__WHAT IS BEING ASKED__: Give back exactly the lines from the start of the listing to the line containing "return sheet", inclusive, and nothing beyond them.

__DATA SHOWN__:
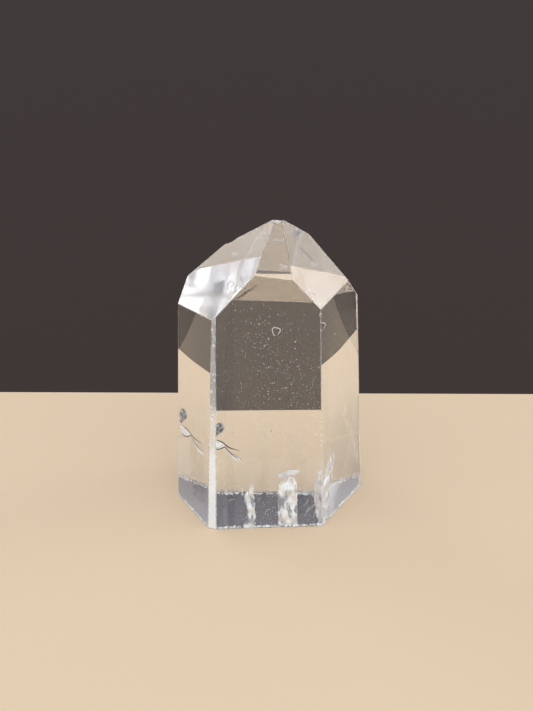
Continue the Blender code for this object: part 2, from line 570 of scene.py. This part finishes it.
def crack_sheet(name, rows, place_at, material, ragged, across=10, between=6):
    """A thin sheet through rows of (height, left edge, right edge), torn at its edges."""
    mesh = bmesh.new()
    grid = []
    for i, (below, above) in enumerate(zip(rows, rows[1:])):
        last = i == len(rows) - 2
        for step in range(between + last):
            part = step / between
            height, left, right = (a * (1 - part) + b * part for a, b in zip(below, above))
            tear = noise.noise(Vector((height * LEFT_TEAR_PACE, 0.3, len(name)))) * ragged
            nick = noise.noise(Vector((height * RIGHT_TEAR_PACE, 7.1, len(name)))) * ragged
            row = []
            for j in range(across + 1):
                aside = left + tear + (right + nick - left - tear) * j / across
                spot = Vector((aside * RIPPLE_PACE[0], height * RIPPLE_PACE[1], 2.0))
                ripple = noise.noise(spot) * VEIL_RIPPLE
                row.append(mesh.verts.new(place_at(aside, max(height, LOWEST_POINT), ripple)))
            grid.append(row)
    for low, high in zip(grid, grid[1:]):
        for j in range(across):
            mesh.faces.new((low[j], low[j + 1], high[j + 1], high[j]))
    sheet = new_piece(name, mesh, [material])
    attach(sheet, "root")
    return sheet


def behind_front(aside, height, ripple):
    return Vector((aside, FRONT_VEIL_DEPTH + ripple + height * VEIL_LEAN, height)) * MM


def behind_right(aside, height, ripple):
    """aside runs back along the right side from its front edge."""
    edge = Vector((*RIGHT_FRONT_EDGE, height))
    along = Vector((math.cos(RIGHT_SIDE_TURN), math.sin(RIGHT_SIDE_TURN), 0.0))
    inward = Vector((-math.sin(RIGHT_SIDE_TURN), math.cos(RIGHT_SIDE_TURN), 0.0))
    lean = inward * (RIGHT_VEIL_DEPTH + ripple + height * VEIL_LEAN * RIGHT_LEAN_SHARE)
    return (edge + along * aside + lean) * MM


milky_film = milky_material("milky_film", 0.5 * MM, thin=0.43, thick=0.54, hold_low=0.28, hold_high=1.0)
bright_film = milky_material("bright_film", 0.5 * MM, thin=0.36, thick=0.46, hold_low=0.60, hold_high=1.0)
crack_sheet("left_foot_veil", LEFT_VEIL, behind_front, milky_film, ragged=0.25)
crack_sheet("middle_foot_veil", MIDDLE_VEIL, behind_front, milky_film, ragged=0.10)
crack_sheet("middle_veil_cap", VEIL_CAP, behind_front, bright_film, ragged=0.25)
crack_sheet("right_foot_veil", RIGHT_VEIL, behind_right, bright_film, ragged=0.30)

# The chipped rim of the foot: the saw left a fine row of white bruises just inside
# the edge all round, which shows as a pale fuzzy line through the clear sides.
RIM_INSET = 0.16 * MM
RIM_STEP = 0.35 * MM
RIM_LOW = 0.03 * MM
RIM_HEIGHT = 0.34 * MM
# How ragged its top is: the least share of that height, and what chance adds to it.
RIM_LEAST = 0.6
RIM_SWING = 1.6


def foot_corners():
    """The corners of the sawn foot in order round it."""
    spots = {}
    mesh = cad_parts["crystal"].data
    for face in mesh.polygons:
        if face.normal.z < -SAME_WAY:
            for index in face.vertices:
                spot = mesh.vertices[index].co
                spots[(round(spot.x / MM, 2), round(spot.y / MM, 2))] = spot.copy()
    return sorted(spots.values(), key=lambda spot: math.atan2(spot.y, spot.x))


def bruise_rim():
    mesh = bmesh.new()
    corners = foot_corners()
    rows = []
    for here, there in zip(corners, corners[1:] + corners[:1]):
        steps = max(1, round((there - here).length / RIM_STEP))
        for step in range(steps):
            spot = here.lerp(there, step / steps)
            inward = Vector((-spot.x, -spot.y, 0.0)).normalized()
            ragged = RIM_LEAST + RIM_SWING * abs(noise.noise(spot / MM * 1.3))
            low = spot + inward * RIM_INSET + Vector((0.0, 0.0, RIM_LOW))
            high = low + inward * RIM_INSET + Vector((0.0, 0.0, RIM_HEIGHT * ragged))
            rows.append((mesh.verts.new(low), mesh.verts.new(high)))
    for (low, high), (next_low, next_high) in zip(rows, rows[1:] + rows[:1]):
        mesh.faces.new((low, next_low, next_high, high))
    bruised = milky_material("bruised_rim", 0.25 * MM, thin=0.40, thick=0.55, hold_low=0.05, hold_high=0.95)
    rim = new_piece("foot_rim_bruises", mesh, [bruised])
    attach(rim, "root")
    return rim


bruise_rim()

# The wisp: a flake of air caught in a crack in the back left corner, white where it
# is rough, with two thin legs running forward. Its head's grey, banded dark to light,
# is painted shade and painted reflection, and its near-black outlines are painted
# shade. It lies in one leaning crack, so its outlines are in millimetres along that
# crack and up it.
WISP_PLACE = Vector((-8.28, 6.24, 8.3))
CRACK_ALONG = Vector((0.766, -0.643, 0.0))
CRACK_UP = Vector((0.212, 0.253, 0.944))
WISP_HEAD = (
    (-0.5, 3.2), (-0.1, 3.9), (0.5, 4.2), (1.1, 3.9), (1.3, 3.4), (1.0, 2.7),
    (0.4, 2.2), (0.1, 1.7), (-0.3, 1.5), (-0.6, 2.2),
)
WISP_WEDGE = (
    (-0.4, 1.0), (0.0, 1.4), (1.2, 1.1), (2.0, 0.9), (2.1, 0.5), (1.4, 0.1),
    (0.6, -0.1), (-0.1, 0.0),
)
WISP_LEG = ((2.1, 0.6), (2.8, 0.0), (4.7, -0.6), (5.2, -0.4), (5.3, -1.1), (4.2, -1.0), (2.2, 0.2))
WISP_UPPER_LINE = ((0.0, 1.4), (1.4, 1.2), (2.9, 0.6), (4.7, 0.5))
WISP_LOWER_LINE = (
    (0.0, 0.0), (0.6, -0.15), (1.4, 0.1), (2.1, 0.6), (2.6, 0.2), (3.7, -0.4), (5.2, -1.0),
)
WISP_LOOP_LINE = ((5.2, -1.0), (5.35, -0.6), (4.7, -0.55), (3.6, -0.1))
AIR_FILM_ROUGHNESS = 0.3
BAND_WIDTH = 0.7 * MM
FLAKE_SWELL = Vector((0.4, 0.8, 0.3))
FLAKE_RIPPLE = 0.15
THREAD_END = 0.35
OFF_AXIS = Vector((0.31, 0.52, 0.79))


def on_crack(along, up):
    return WISP_PLACE + CRACK_ALONG * along + CRACK_UP * up


def air_film_material(name, dark, light, low, high, mirror=0.0, shine=0.5):
    """The mirror-like wall of a thin air gap, in bands from dark to light. On the wisp's head and outlines,
    that dark is painted shade.
    """
    material, nodes, links = new_material(name)
    shader = nodes["Principled BSDF"]
    shader.inputs["Roughness"].default_value = AIR_FILM_ROUGHNESS
    shader.inputs["Metallic"].default_value = mirror
    shader.inputs["Specular IOR Level"].default_value = shine
    spot = nodes.new("ShaderNodeTexCoord")
    place = spot.outputs["Object"]
    bands = noise_field(nodes, links, place, BAND_WIDTH, 3.0, seed=0.1)
    blend = nodes.new("ShaderNodeValToRGB")
    blend.color_ramp.elements[0].color = dark
    blend.color_ramp.elements[0].position = low
    blend.color_ramp.elements[1].color = light
    blend.color_ramp.elements[1].position = high
    links.new(bands, blend.inputs["Fac"])
    links.new(blend.outputs["Color"], shader.inputs["Base Color"])
    return material


def flake_sheet(name, rim, material):
    """A thin flake inside a rim of points, rippled a little across its middle."""
    mesh = bmesh.new()
    ring = [mesh.verts.new(on_crack(*spot) * MM) for spot in rim]
    mesh.faces.new(ring)
    bmesh.ops.triangulate(mesh, faces=mesh.faces)
    bmesh.ops.subdivide_edges(mesh, edges=mesh.edges[:], cuts=3, use_grid_fill=True)
    for vert in mesh.verts:
        if not vert.is_boundary:
            vert.co += FLAKE_SWELL * noise.noise(vert.co / MM * 1.7) * FLAKE_RIPPLE * MM
    flake = new_piece(name, mesh, [material])
    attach(flake, "root")
    return flake


def thread(name, path, radius, material):
    """A hair-thin six-sided line through points in millimetres, thinner at its ends."""
    mesh = bmesh.new()
    rings = []
    for i, spot in enumerate(path):
        ahead = (path[min(i + 1, len(path) - 1)] - path[max(i - 1, 0)]).normalized()
        side = ahead.cross(OFF_AXIS).normalized()
        up = ahead.cross(side)
        wide = radius * (THREAD_END if i in (0, len(path) - 1) else 1.0)
        ring = []
        for k in range(6):
            turn = k * math.pi / 3
            out = side * math.cos(turn) + up * math.sin(turn)
            ring.append(mesh.verts.new((spot + out * wide) * MM))
        rings.append(ring)
    for low, high in zip(rings, rings[1:]):
        for k in range(6):
            mesh.faces.new((low[k], low[(k + 1) % 6], high[(k + 1) % 6], high[k]))
    mesh.faces.new(rings[0][::-1])
    mesh.faces.new(rings[-1])
    line = new_piece(name, mesh, [material])
    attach(line, "root")
    return line


# The wisp's head: its bands from dark grey to light grey are painted shade and painted reflection.
painted_shade_film = air_film_material(
    "air_film_painted_shade", (0.07, 0.075, 0.09, 1.0), (0.55, 0.58, 0.63, 1.0), low=0.42, high=0.66, mirror=0.75,
)
white_film = air_film_material(
    "white_air_film", (0.90, 0.92, 0.95, 1.0), (1.0, 1.0, 1.0, 1.0), low=0.4, high=0.5, mirror=0.85,
)
# The wisp's outlines: near-black lines with almost no shine, painted shade along the crack's edges.
painted_shade_line = air_film_material(
    "crack_line_painted_shade", (0.006, 0.006, 0.01, 1.0), (0.03, 0.03, 0.04, 1.0), low=0.45, high=0.7, shine=0.05,
)
flake_sheet("wisp_head", WISP_HEAD, painted_shade_film)
flake_sheet("wisp_wedge", WISP_WEDGE, white_film)
flake_sheet("wisp_leg", WISP_LEG, white_film)
for name, spots, radius in (
    ("wisp_upper_line", WISP_UPPER_LINE, 0.10),
    ("wisp_lower_line", WISP_LOWER_LINE, 0.085),
    ("wisp_loop_line", WISP_LOOP_LINE, 0.05),
):
    thread(name, [on_crack(*spot) for spot in spots], radius, painted_shade_line)

# Small marks: an open ring-shaped bruise near the back side, hair cracks just above
# the foot, most of them at the front right, and a few dark grains caught inside.
BRUISE_CENTRE = Vector((0.80, 6.60, 26.75))
BRUISE_RADIUS = 0.54
BRUISE_START = -62.0
BRUISE_SWEEP = 325.0
BRUISE_STEPS = 14
BRUISE_UNEVEN = 0.16
BRUISE_TALLER = 1.15
RING_LINE = 0.06
HAIR_LINE = 0.045
# Hair cracks just behind the front side: points in millimetres across and up.
HAIR_CRACKS = (
    ((4.75, 2.3), (5.3, 3.0), (5.9, 3.75), (6.5, 4.5)),
    ((5.25, 5.45), (5.6, 5.0), (6.05, 4.7)),
    ((4.4, 1.6), (4.8, 2.6), (5.1, 3.3)),
    ((5.7, 1.2), (5.9, 2.2), (6.4, 2.7)),
    ((4.2, 3.4), (4.7, 3.9), (4.9, 4.6)),
    ((-6.3, 4.6), (-5.9, 4.9), (-5.4, 4.8)),
    ((-1.2, 2.2), (-0.9, 2.9), (-0.4, 3.1)),
)
DARK_GRAINS = (
    (1.1, -2.0, 13.6), (0.0, 1.5, 12.6), (-6.4, -3.0, 11.5), (2.6, -4.0, 7.2), (-7.9, 0.5, 8.0),
)
GRAIN_SIZE = (0.07, 0.12)
GRAIN_LUMPS = (0.75, 1.2)


def ring_points():
    """Points round an uneven open ring that stands upright near the back side."""
    points = []
    for i in range(BRUISE_STEPS + 1):
        turn = math.radians(BRUISE_START + BRUISE_SWEEP * i / BRUISE_STEPS)
        reach = BRUISE_RADIUS * (1.0 + BRUISE_UNEVEN * math.sin(turn * 3.0 + 0.6))
        out = Vector((math.cos(turn) * reach, 0.0, math.sin(turn) * reach * BRUISE_TALLER))
        points.append(BRUISE_CENTRE + out)
    return points


def dark_grain_material():
    return air_film_material(
        "dark_grain", (0.05, 0.035, 0.02, 1.0), (0.2, 0.14, 0.09, 1.0), low=0.4, high=0.6,
    )


def grain_cluster():
    mesh = bmesh.new()
    random.seed(7)
    for spot in DARK_GRAINS:
        size = random.uniform(*GRAIN_SIZE) * MM
        made = bmesh.ops.create_icosphere(mesh, subdivisions=1, radius=size)
        for vert in made["verts"]:
            vert.co = vert.co * random.uniform(*GRAIN_LUMPS) + Vector(spot) * MM
    grains = new_piece("dark_grains", mesh, [dark_grain_material()])
    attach(grains, "root")
    return grains


pale_line = air_film_material(
    "pale_crack_line", (0.85, 0.86, 0.88, 1.0), (1.0, 1.0, 1.0, 1.0), low=0.4, high=0.6,
)
thread("bruise_ring", ring_points(), RING_LINE, pale_line)
for number, crack in enumerate(HAIR_CRACKS, 1):
    path = [Vector((aside, FRONT_VEIL_DEPTH, height)) for aside, height in crack]
    thread("hair_crack_%d" % number, path, HAIR_LINE, pale_line)
grain_cluster()

# The camera, low in front and a little to the left, looking down at the crystal
# with a long lens, where the photograph was taken from.
CAMERA_PLACE = Vector((-8.395, -152.011, 107.785)) * MM
CAMERA_YAW = math.radians(2.9527)
CAMERA_PITCH = math.radians(29.0006)
SENSOR_WIDTH = 36.0
FOCAL_PIXELS = 1257.19
FRAME_HEIGHT_PIXELS = 711


def set_camera():
    lens = bpy.data.cameras.new("front_camera")
    lens.sensor_width = SENSOR_WIDTH
    lens.lens = SENSOR_WIDTH * FOCAL_PIXELS / FRAME_HEIGHT_PIXELS
    lens.clip_start = 0.005
    lens.clip_end = 20.0
    camera = bpy.data.objects.new("front_camera", lens)
    camera.location = CAMERA_PLACE
    look = Vector((
        math.sin(CAMERA_YAW) * math.cos(CAMERA_PITCH),
        math.cos(CAMERA_YAW) * math.cos(CAMERA_PITCH),
        -math.sin(CAMERA_PITCH),
    ))
    camera.rotation_mode = "QUATERNION"
    camera.rotation_quaternion = look.to_track_quat("-Z", "Y")
    scene = bpy.context.scene
    scene.collection.objects.link(camera)
    scene.camera = camera
    scene.view_settings.view_transform = "Standard"
    scene.cycles.max_bounces = 24
    scene.cycles.transmission_bounces = 24
    scene.cycles.glossy_bounces = 16
    scene.cycles.transparent_max_bounces = 24
    scene.cycles.sample_clamp_indirect = 4.0
    scene.cycles.use_denoising = True


set_camera()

__FINAL RESULT__:
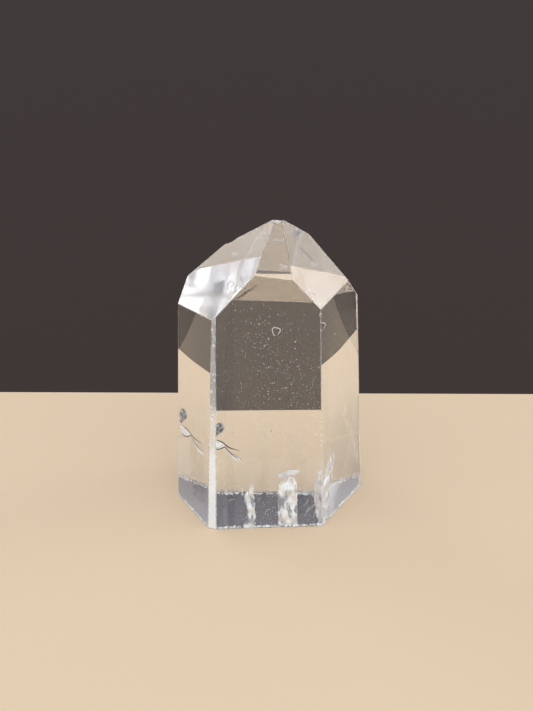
Continue the Blender code for this object: part 2, from line 570 of scene.py. This part finishes it.
def crack_sheet(name, rows, place_at, material, ragged, across=10, between=6):
    """A thin sheet through rows of (height, left edge, right edge), torn at its edges."""
    mesh = bmesh.new()
    grid = []
    for i, (below, above) in enumerate(zip(rows, rows[1:])):
        last = i == len(rows) - 2
        for step in range(between + last):
            part = step / between
            height, left, right = (a * (1 - part) + b * part for a, b in zip(below, above))
            tear = noise.noise(Vector((height * LEFT_TEAR_PACE, 0.3, len(name)))) * ragged
            nick = noise.noise(Vector((height * RIGHT_TEAR_PACE, 7.1, len(name)))) * ragged
            row = []
            for j in range(across + 1):
                aside = left + tear + (right + nick - left - tear) * j / across
                spot = Vector((aside * RIPPLE_PACE[0], height * RIPPLE_PACE[1], 2.0))
                ripple = noise.noise(spot) * VEIL_RIPPLE
                row.append(mesh.verts.new(place_at(aside, max(height, LOWEST_POINT), ripple)))
            grid.append(row)
    for low, high in zip(grid, grid[1:]):
        for j in range(across):
            mesh.faces.new((low[j], low[j + 1], high[j + 1], high[j]))
    sheet = new_piece(name, mesh, [material])
    attach(sheet, "root")
    return sheet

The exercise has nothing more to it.